Just as a pianist uses the black-note groups for orientation, an experienced typist knows F5 lives to the right of the first break. Simple.

Stuffing the function keys together into a row of five and a row of seven, as the Natural Keyboards do, shifts the goalposts. It's annoying if you use function keys a lot. Slimming the keys down makes things no easier.

If you're not a regular function key user, that's probably because you prefer to do things with the mouse, right? After all, most function key jobs can be done with a couple of clicks. And if you're that kind of person, then what the heck are you going to do with 19 more bloomin' function keys?

The location of the hot keys on the Natural Keyboard Pro, right up there at the back, may look nice in a picture but it hardly lets them fall easily to hand.
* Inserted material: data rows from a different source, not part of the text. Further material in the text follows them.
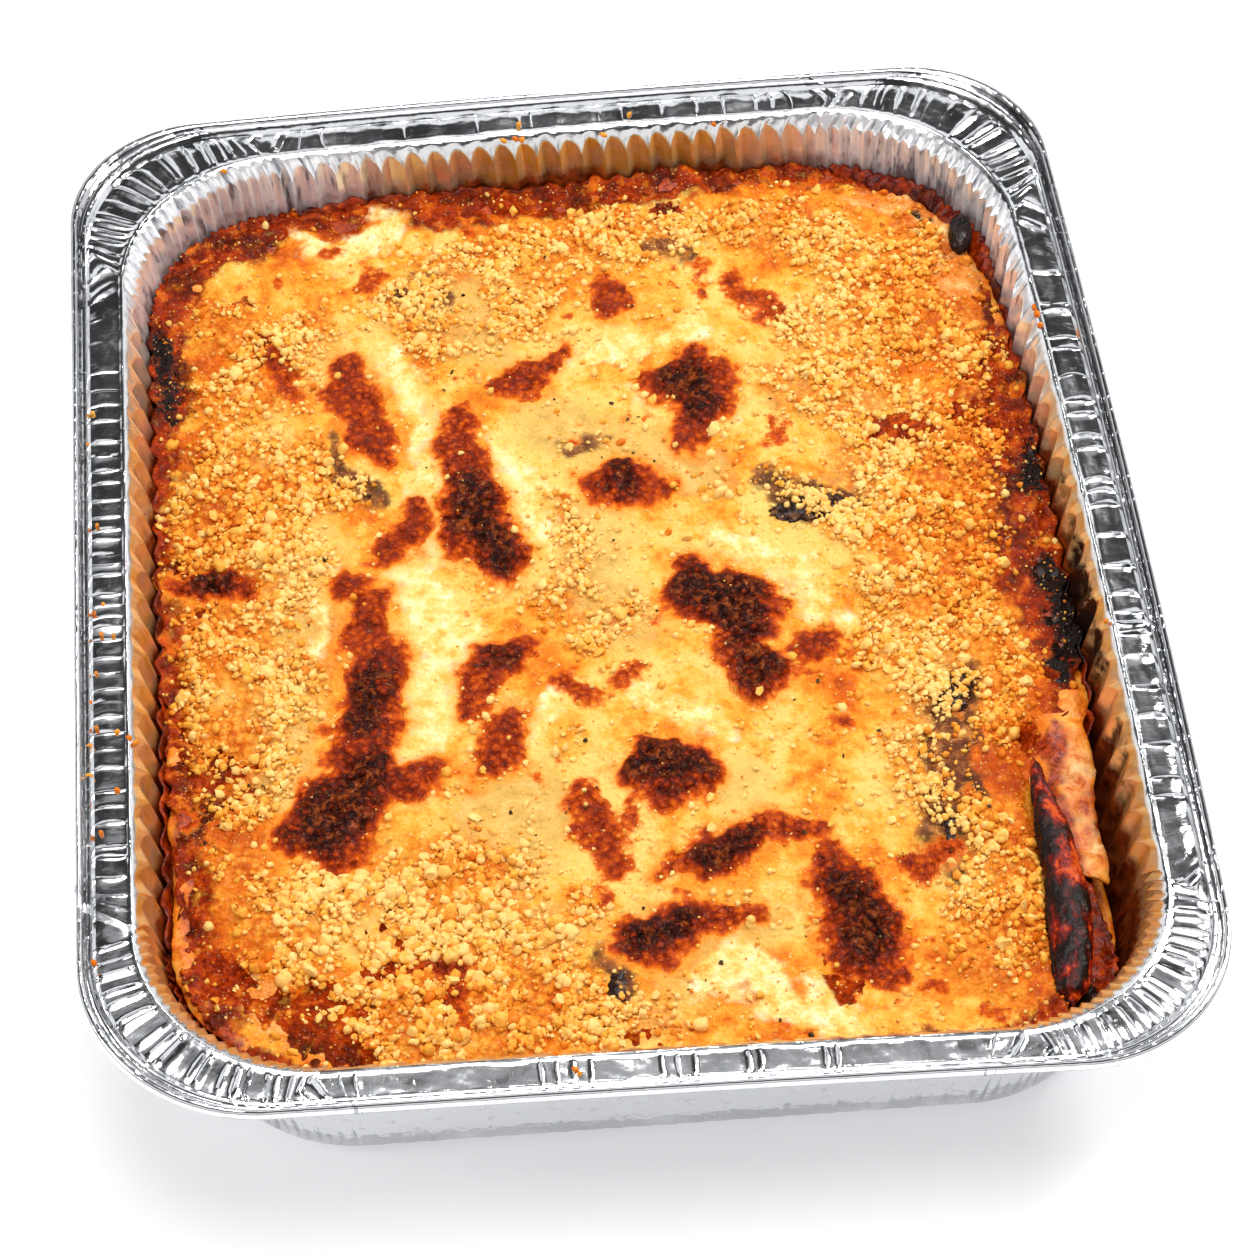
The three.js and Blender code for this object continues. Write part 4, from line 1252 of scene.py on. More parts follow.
def cheese_surface(blister_height):
    """The cheese's top as a square grid of places and heights, with its masks."""
    out_share, run = square_grid(CHEESE_GRID)
    t = run_to_stop(run)
    reach = reach_of(cheese_inset(t), t)
    out = out_share * reach
    push = (flute_push(t, FLUTE_DEPTH) - 0.25) * smoothstep(out, 0.93, 0.985)
    xy = wall_points(t, EDGE_Z, push) * out[..., None]
    from_edge = (1 - out_share) * reach * wall_distance(t)
    from_wall = (1 - out) * wall_distance(t)
    z = cheese_height(xy[..., 0], xy[..., 1], out, from_edge)
    x = xy[..., 0] - RIM_CENTRE[0]
    y = xy[..., 1] - RIM_CENTRE[1]
    masks = food_masks(x, y)
    ragged = from_wall + 1.6 * rough_noise(x, y, 9, 78, 3, 0.6)
    rim = table_value(t, SAUCE_RIM)
    masks["sauce"] = (1 - smoothstep(ragged, rim - 3.5, rim + 2.5)) * (1 - 0.85 * masks["cream"])
    masks["toast"] = toast_field(x, y)
    relief = baked_relief(x, y, masks, blister_height)
    masks["high"] = smoothstep(relief, -0.8, 1.6)
    climb = (1 - smoothstep(from_wall, 0, 4)) * (0.7 + 1.5 * rough_noise(x, y, 16, 103, 3))
    z = z + relief * smoothstep(from_edge, -2.5, 2) + climb
    underside = np.minimum(sheet_height(xy[..., 0], xy[..., 1], out) - 0.3, z - 0.4)
    return x, y, z, underside, masks


def build_cheese(settings):
    x, y, z, underside, masks = cheese_surface(settings.blister_height / MM)
    piece = grid_body("cheese_layer_baked", x, y, z, underside, masks)
    return finish_piece(piece, cheese_material(settings), "baked_cheese", "cheese_layer")


CHEESE_MASKS = (
    "brown", "halo", "cream", "veil", "crumb", "red", "char", "toast", "sauce", "high", "fold", "dusk",
)
CHEESE_GRAINS = {  # noise patterns: size, detail and roughness
    "broad": (15, 5, 0.62), "mottle": (5, 6, 0.68), "speck": (1.5, 4, 0.65), "fleck": (2.6, 4, 0.6),
}


def cheese_material(settings):
    look = Finish("Baked cheese", Specular_IOR_Level=0.1)
    mask = {name: look.attribute(name) for name in CHEESE_MASKS}
    grain = {name: look.noise(*pattern) for name, pattern in CHEESE_GRAINS.items()}
    beads = look.cells(2.1)
    colour = golden_cheese(look, mask, grain, settings)
    colour = wet_and_cream(look, mask, grain, settings, colour)
    colour = brown_blisters(look, mask, grain, beads, settings, colour)
    black = look.shifted(look.shifted(mask["char"], grain["speck"], 0.3), grain["mottle"], 0.3)
    colour = look.blend(look.span(black, 0.45, 0.8), colour, paint(24, 12, 8))
    # Pale dots painted in as glints, standing in for small highlights.
    colour = look.blend(painted_glints(look, mask, grain), colour, paint(255, 226, 168))
    relief = look.bump(look.noise(0.6, 3, 0.65), 0.3, 0.7)
    relief = look.bump(look.cells(1.2), 0.6, 0.8, relief)
    beaded = look.times(beads, look.span(mask["brown"], 0.2, 0.5, 0.0, -1.0))
    look.set(Base_Color=colour, Roughness=look.span(grain["speck"], 0.3, 0.7, 0.1, 0.3))
    look.set(Normal=look.bump(beaded, 1.4, 0.9, relief))
    return look.material


def golden_cheese(look, mask, grain, settings):
    """The cheese from pale to orange, the bed of crumbs with painted shade in the gaps between its grains, the
    thin veil and the bare folds of pasta.
    """
    mottle = grain["mottle"]
    toast = look.shifted(look.shifted(mask["toast"], grain["broad"], 0.28), mottle, 0.3)
    toast = look.add(toast, look.span(mask["high"], 0.2, 0.8, -0.1, 0.1), clamp=True)
    colour = look.ramp(
        toast, (0.0, paint(243, 200, 106)), (0.26, tuple(settings.cheese)), (0.48, paint(236, 142, 34)),
        (0.72, paint(216, 100, 16)), (1.0, paint(166, 54, 8)),
    )
    # A bed of crumbs painted in: pale grains, and darker gaps between them that are partly the cheese's own
    # orange and partly painted shade.
    bed = look.ramp(
        look.cells(1.9), (0.1, paint(244, 184, 82)), (0.4, paint(234, 140, 38)), (0.75, paint(200, 90, 16)),
    )
    colour = look.blend(look.times(mask["crumb"], look.span(mottle, 0.3, 0.7, 0.5, 0.95)), colour, bed)
    thin = look.ramp(
        mottle, (0.33, paint(190, 148, 70)), (0.5, paint(224, 178, 92)), (0.68, paint(244, 207, 126)),
    )
    thinness = look.times(mask["veil"], look.span(grain["broad"], 0.3, 0.6, 0.45, 0.95))
    colour = look.blend(thinness, colour, thin)
    bare = look.ramp(
        mottle, (0.32, paint(176, 66, 14)), (0.46, paint(226, 130, 46)), (0.66, paint(248, 200, 124)),
    )
    fold = look.span(look.shifted(mask["fold"], mottle, 0.3), 0.3, 0.8, 0, 0.85)
    return look.blend(fold, colour, bare)


def wet_and_cream(look, mask, grain, settings, colour):
    """The red sauce round the edge, the pale melted cheese and what shows dark through it."""
    mottle = grain["mottle"]
    reds = look.ramp(
        mottle, (0.3, paint(58, 10, 2)), (0.43, paint(122, 30, 3)), (0.55, paint(172, 54, 4)),
        (0.68, paint(220, 106, 14)),
    )
    reds = look.blend(look.span(grain["broad"], 0.48, 0.64, 0, 0.8), reds, paint(48, 12, 3))
    redness = look.shifted(look.math("MAXIMUM", mask["red"], mask["sauce"]), mottle, 0.34)
    colour = look.blend(look.span(redness, 0.35, 0.8), colour, reds)
    pale = look.ramp(
        mottle, (0.33, paint(238, 160, 52)), (0.44, tuple(settings.cream)), (0.54, paint(251, 222, 146)),
        (0.66, paint(254, 241, 196)),
    )
    colour = look.blend(look.span(look.shifted(mask["cream"], mottle, 0.3), 0.3, 0.85), colour, pale)
    dull = look.ramp(
        mottle, (0.34, paint(44, 20, 14)), (0.52, paint(106, 54, 32)), (0.7, paint(204, 136, 72)),
    )
    dusk = look.shifted(look.shifted(mask["dusk"], grain["speck"], 0.15), mottle, 0.3)
    return look.blend(look.span(dusk, 0.25, 0.75, 0, 0.95), colour, dull)


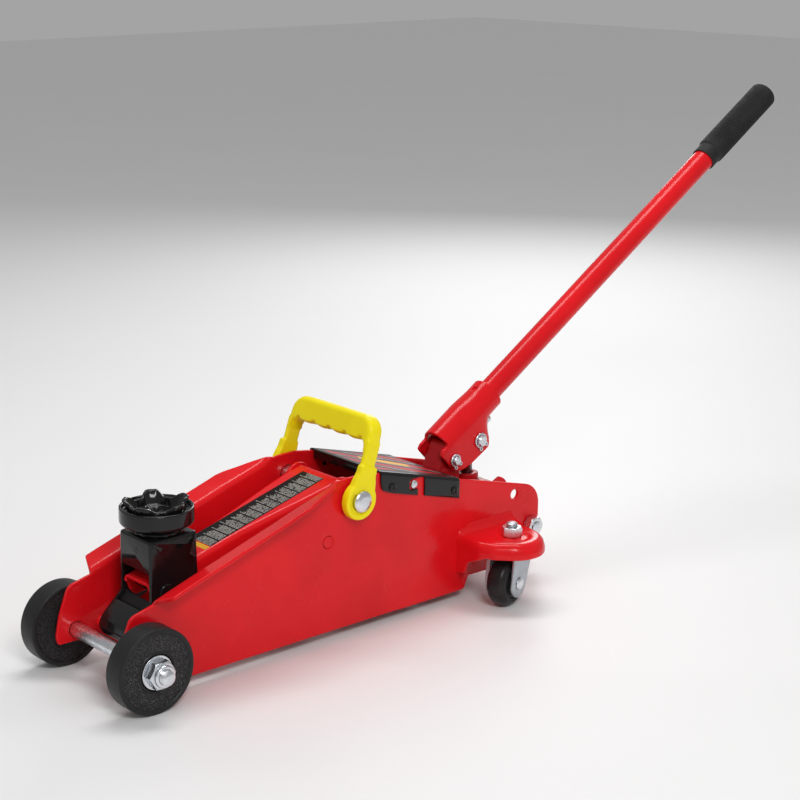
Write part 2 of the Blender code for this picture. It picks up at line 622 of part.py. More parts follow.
def make_cylinder():
    start, end = CYLINDER_X
    bore_end = end - 6 * MM
    profile = [(CYLINDER_R, start), (CYLINDER_R, end), (0.5 * MM, end), (0.5 * MM, bore_end),
               (PISTON_R + GAP, bore_end), (PISTON_R + GAP, start)]
    axis = (0, 0, RAM_Z)
    part("ram_cylinder", turned(profile, axis, (1, 0, 0), ROUND, closed=True), "zinc", True)
    low = start - 7 * MM
    gland = tube(axis, (1, 0, 0), RAM_R + GAP, CYLINDER_R, low, start - GAP, 24)
    part("cylinder_gland", gland, "steel")
    tip = RAM_TIP_X
    ram = [(RAM_R + 1 * MM, tip), (RAM_R + 1 * MM, tip + 4 * MM), (RAM_R, tip + 4 * MM),
           (RAM_R, bore_end - 14 * MM), (PISTON_R, bore_end - 14 * MM), (PISTON_R, bore_end - GAP)]
    part("ram", turned(ram, axis, (1, 0, 0), ROUND), "steel", True)
    collar = tube(axis, (1, 0, 0), CYLINDER_R + GAP, 20 * MM, *ANCHOR_X)
    anchor = part("spring_anchor", collar, "steel")
    lug_x = (ANCHOR_X[0] + 0.5 * MM, ANCHOR_X[1] - 0.5 * MM)
    for _, side in SIDES:
        y = sorted((side * 19 * MM, side * 27.5 * MM))
        lug = box(lug_x, y, (RAM_Z - 5 * MM, RAM_Z + 5 * MM))
        boolean(anchor, cutter(lug), "UNION")
        hole = (sum(ANCHOR_X) / 2, side * SPRING_Y, RAM_Z)
        drill(anchor, hole, (1, 0, 0), 1.4 * MM, 8 * MM, 12)


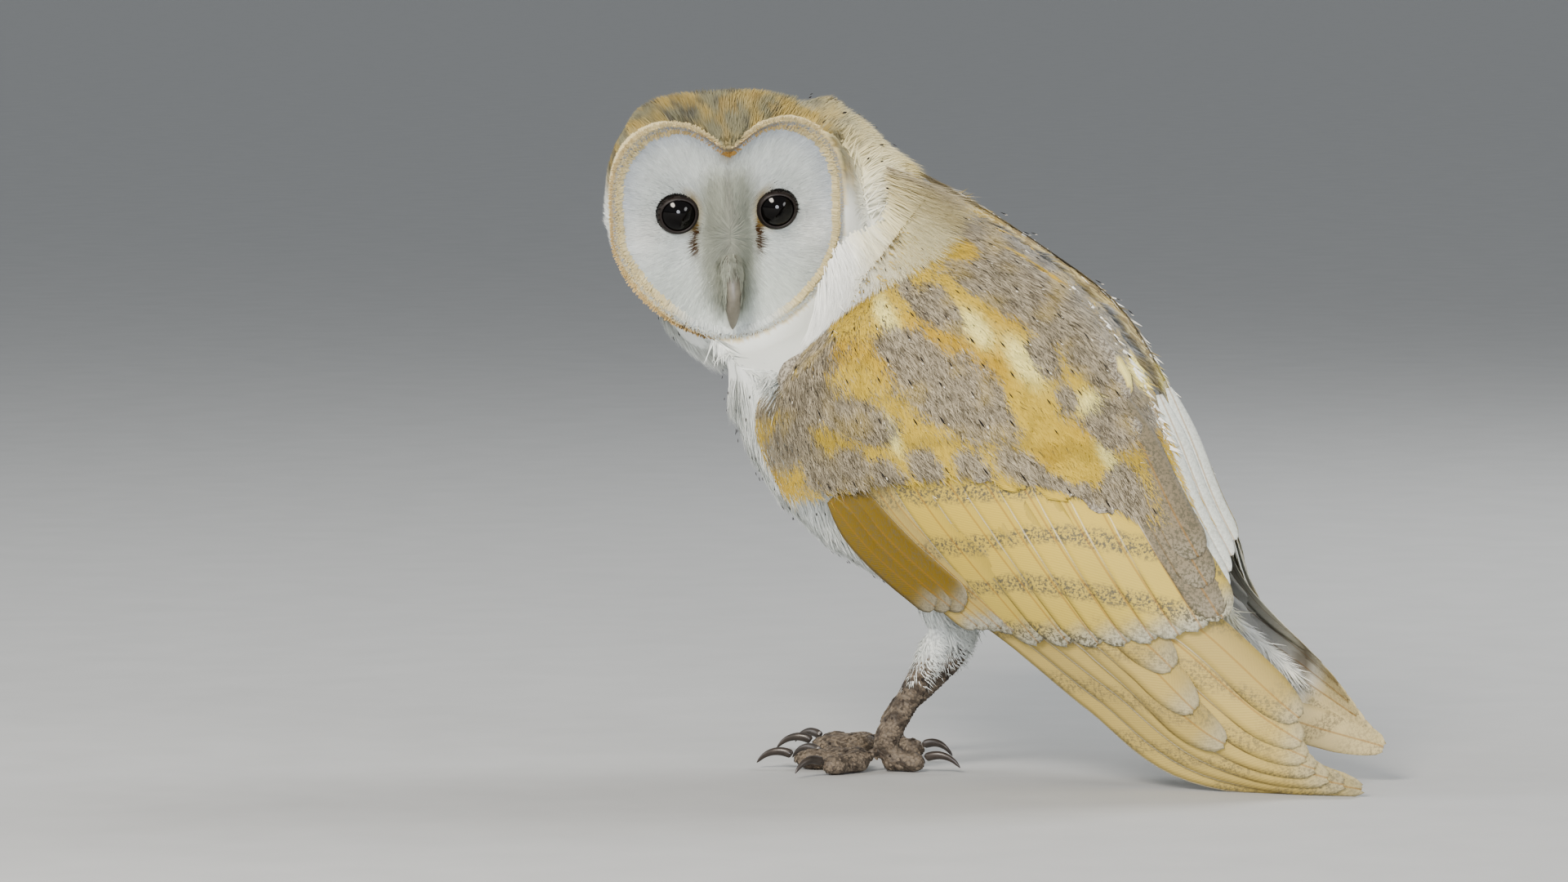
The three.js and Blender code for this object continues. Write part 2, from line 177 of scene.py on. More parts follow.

Audio controls you might not have to hit that often, but if they seriously expect you to use the Back and Forward keys, they shouldn't be hiding almost an inch behind Escape. Backspace is much easier to reach than Back.

Slimming down the "real" function keys to stick in some inadequately customisable, somewhat redundant extra buttons isn't, to my mind, any sort of useability breakthrough.

My opinion isn't likely to matter much, though. People seem to love Swiss Army Keyboards, even expensive ones.

But if I had my heart set on a Microsoft split-board and USB hub, I'd get the plain Natural Keyboard for $AU75 less, then spend most of that $75 on a stand-alone self-powered four (or more) port hub.

Sure, a lot of people don't know they can press F5 to do a refresh in all sorts of software, including Windows Explorer and Internet Explorer. That doesn't mean they should spend a lot of money for a keyboard with a specially labelled button for the function, though.

The Natural Keyboard is not a bad thing. But the Natural Keyboard Pro is over the top. The additions are too expensive, and not much use. If you like the feel of the thing, get the cheaper Elite instead.